In a new letter to the court, Schneider’s lawyers argue that – as well as failing to provide a decent takedown system for those creators denied access to Content ID – YouTube’s systems for dealing with repeat infringers aren’t up to much either.

“YouTube publicly touts Content ID as handling the vast majority of its copyright enforcement issues; but infringing uploads identified by Content ID are never counted as ‘copyright strikes’ that YouTube tracks when identifying repeat infringers for termination”, it states. “Instead, the only way YouTube issues a copyright strike toward termination is on the basis of the vastly smaller number of takedown notices submitted after a copyright holder manually finds infringement. Infringement caught by Content ID is excluded entirely”.

What does that mean? Well, Schneider’s lawyers argue, “Defendants’ failure to assess penalties, including copyright strikes and termination for these repeat infringers: (i) fails to satisfy the reasonableness requirement to track and terminate repeat infringers as required for the safe harbours; (ii) encourages and incentivises users to continue posting infringing content; and (iii) creates the constructive (if not actual) knowledge of infringement that is an independent basis to deny access to the DMCA safe harbours”.

The letter to the court is actually urging the judge to force YouTube to hand over an assortment of documents in relation to its copyright takedown procedures.

“Plaintiff respectfully requests”, the letter begins, “that the court compel defendants to produce: (1) takedown notices that copyright holders have submitted requesting defendants remove infringing videos and documents related to such notices; (2) documents and data concerning defendants’ knowledge of uploaders who are repeat infringers as evidenced by multiple instances of infringing uploads identified by YouTube’s Content ID system even though YouTube did not penalise or ban them; and (3) document and data retention policies”.

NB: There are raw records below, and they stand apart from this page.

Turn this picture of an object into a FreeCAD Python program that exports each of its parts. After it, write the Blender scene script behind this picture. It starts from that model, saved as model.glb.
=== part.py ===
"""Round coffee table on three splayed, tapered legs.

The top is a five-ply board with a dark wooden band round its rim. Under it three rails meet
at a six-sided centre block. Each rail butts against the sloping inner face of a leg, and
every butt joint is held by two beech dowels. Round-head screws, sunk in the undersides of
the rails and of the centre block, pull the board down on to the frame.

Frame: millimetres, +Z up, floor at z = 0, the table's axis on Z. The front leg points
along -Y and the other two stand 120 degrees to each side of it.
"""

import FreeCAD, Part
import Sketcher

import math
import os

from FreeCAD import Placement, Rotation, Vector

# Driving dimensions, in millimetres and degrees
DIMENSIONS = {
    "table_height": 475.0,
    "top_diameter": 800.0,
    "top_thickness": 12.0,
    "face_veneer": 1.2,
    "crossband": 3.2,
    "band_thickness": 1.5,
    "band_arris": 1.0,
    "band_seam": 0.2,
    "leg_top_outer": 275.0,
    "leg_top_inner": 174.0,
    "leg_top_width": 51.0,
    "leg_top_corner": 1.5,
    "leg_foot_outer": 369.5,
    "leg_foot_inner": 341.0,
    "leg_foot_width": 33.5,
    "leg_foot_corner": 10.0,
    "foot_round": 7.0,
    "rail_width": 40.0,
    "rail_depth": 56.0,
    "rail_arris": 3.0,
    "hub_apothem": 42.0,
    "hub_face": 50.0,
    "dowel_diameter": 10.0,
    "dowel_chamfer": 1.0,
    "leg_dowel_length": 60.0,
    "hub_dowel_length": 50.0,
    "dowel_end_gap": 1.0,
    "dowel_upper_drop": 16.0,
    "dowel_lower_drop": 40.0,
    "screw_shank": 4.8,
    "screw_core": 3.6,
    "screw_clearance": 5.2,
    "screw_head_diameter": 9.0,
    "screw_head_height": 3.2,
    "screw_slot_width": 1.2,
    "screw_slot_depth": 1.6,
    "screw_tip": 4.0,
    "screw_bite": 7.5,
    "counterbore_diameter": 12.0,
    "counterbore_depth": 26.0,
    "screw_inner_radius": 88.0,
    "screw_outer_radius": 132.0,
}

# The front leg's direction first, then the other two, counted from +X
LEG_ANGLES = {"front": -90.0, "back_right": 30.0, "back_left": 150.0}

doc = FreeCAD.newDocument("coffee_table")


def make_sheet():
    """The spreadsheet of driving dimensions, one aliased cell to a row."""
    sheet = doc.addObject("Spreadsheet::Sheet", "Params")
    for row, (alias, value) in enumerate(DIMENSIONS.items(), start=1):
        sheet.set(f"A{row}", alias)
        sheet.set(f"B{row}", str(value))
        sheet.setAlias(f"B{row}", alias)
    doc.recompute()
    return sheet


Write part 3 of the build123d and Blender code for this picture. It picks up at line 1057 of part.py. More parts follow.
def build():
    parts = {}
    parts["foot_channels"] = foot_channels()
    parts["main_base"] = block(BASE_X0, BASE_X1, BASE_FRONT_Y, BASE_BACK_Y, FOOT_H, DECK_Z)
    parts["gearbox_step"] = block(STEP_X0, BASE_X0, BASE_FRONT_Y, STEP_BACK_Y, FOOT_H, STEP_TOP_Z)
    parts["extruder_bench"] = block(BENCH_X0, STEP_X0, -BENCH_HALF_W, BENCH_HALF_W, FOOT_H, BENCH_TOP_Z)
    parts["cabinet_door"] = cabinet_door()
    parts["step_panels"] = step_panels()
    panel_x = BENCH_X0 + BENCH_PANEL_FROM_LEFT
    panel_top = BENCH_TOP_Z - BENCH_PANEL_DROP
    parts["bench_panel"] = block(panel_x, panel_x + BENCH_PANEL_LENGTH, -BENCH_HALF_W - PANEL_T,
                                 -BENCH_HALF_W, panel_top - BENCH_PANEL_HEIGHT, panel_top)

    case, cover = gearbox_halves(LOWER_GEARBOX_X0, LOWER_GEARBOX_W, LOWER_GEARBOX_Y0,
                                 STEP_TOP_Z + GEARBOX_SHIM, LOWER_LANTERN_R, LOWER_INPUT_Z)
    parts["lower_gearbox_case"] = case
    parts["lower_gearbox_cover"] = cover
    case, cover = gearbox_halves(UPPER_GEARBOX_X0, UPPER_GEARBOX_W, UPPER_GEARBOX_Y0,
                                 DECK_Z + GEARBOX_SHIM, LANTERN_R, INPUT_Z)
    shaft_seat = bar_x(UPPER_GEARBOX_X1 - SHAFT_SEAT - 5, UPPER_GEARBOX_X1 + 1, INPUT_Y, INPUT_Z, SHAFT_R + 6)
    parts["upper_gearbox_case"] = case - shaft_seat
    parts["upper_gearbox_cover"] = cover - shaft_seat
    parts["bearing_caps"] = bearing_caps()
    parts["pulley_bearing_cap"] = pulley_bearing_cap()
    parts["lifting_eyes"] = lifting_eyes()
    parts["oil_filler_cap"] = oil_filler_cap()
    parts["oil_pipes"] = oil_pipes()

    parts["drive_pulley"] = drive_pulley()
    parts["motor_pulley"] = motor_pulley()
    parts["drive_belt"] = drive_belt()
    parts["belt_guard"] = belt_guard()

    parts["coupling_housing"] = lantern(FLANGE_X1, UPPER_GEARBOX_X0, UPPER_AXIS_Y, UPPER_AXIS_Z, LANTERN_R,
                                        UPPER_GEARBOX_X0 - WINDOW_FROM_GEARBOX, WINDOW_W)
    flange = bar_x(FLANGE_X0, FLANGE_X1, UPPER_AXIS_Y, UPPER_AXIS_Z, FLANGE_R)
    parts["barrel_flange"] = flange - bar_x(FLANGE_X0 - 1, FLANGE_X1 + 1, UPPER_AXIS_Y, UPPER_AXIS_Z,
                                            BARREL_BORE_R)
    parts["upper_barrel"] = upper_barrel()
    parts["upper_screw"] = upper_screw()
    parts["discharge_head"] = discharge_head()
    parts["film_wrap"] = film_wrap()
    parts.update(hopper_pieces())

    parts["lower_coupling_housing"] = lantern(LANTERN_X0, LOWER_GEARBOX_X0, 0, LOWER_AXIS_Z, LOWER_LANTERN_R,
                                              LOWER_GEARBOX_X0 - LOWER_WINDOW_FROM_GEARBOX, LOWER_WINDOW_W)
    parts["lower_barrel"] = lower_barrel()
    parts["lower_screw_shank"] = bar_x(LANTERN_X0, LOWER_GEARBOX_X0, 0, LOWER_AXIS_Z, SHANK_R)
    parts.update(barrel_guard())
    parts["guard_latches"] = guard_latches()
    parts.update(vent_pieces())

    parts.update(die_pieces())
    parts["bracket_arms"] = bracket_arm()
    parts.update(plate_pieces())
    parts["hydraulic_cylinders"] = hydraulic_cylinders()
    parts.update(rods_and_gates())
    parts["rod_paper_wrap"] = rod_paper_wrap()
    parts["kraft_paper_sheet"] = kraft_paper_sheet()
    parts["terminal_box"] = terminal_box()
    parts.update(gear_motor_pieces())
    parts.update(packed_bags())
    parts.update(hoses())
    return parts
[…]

Most attention to date in this legal battle has fallen on Pirate Monitor and Csupó. YouTube accused the director of employing sneaky tactics in an effort gain access to Content ID. Aiming to demonstrate that his anti-piracy agency was a big enough operation to get that access, he allegedly uploaded his own content to anonymous YouTube channels and then manually filed takedowns against those videos.

Such conduct, YouTube argued, proved why it was right to be careful about who it gives Content ID access to, given that once a rights-owner has that access they have the ability to block or monetise other people’s videos.

As the allegations built about Pirate Monitor’s conduct, it ultimately bailed on the litigation, leaving Schneider as the only named plaintiff. Lawyers working on the case are now obviously keen to put the claims against Pirate Monitor behind them and proceed with their core arguments.

Regarding Schneider, to date YouTube has argued that independent music-makers can in fact get access to Content ID via a distributor. And, what’s more, Schneider herself has done that. This means she, like other independent artists, can block and monetise videos containing their music via the automated system, albeit only when working with a business partner.

It now remains to be seen how the Google firm responds to the specific claims about its repeat infringer policies.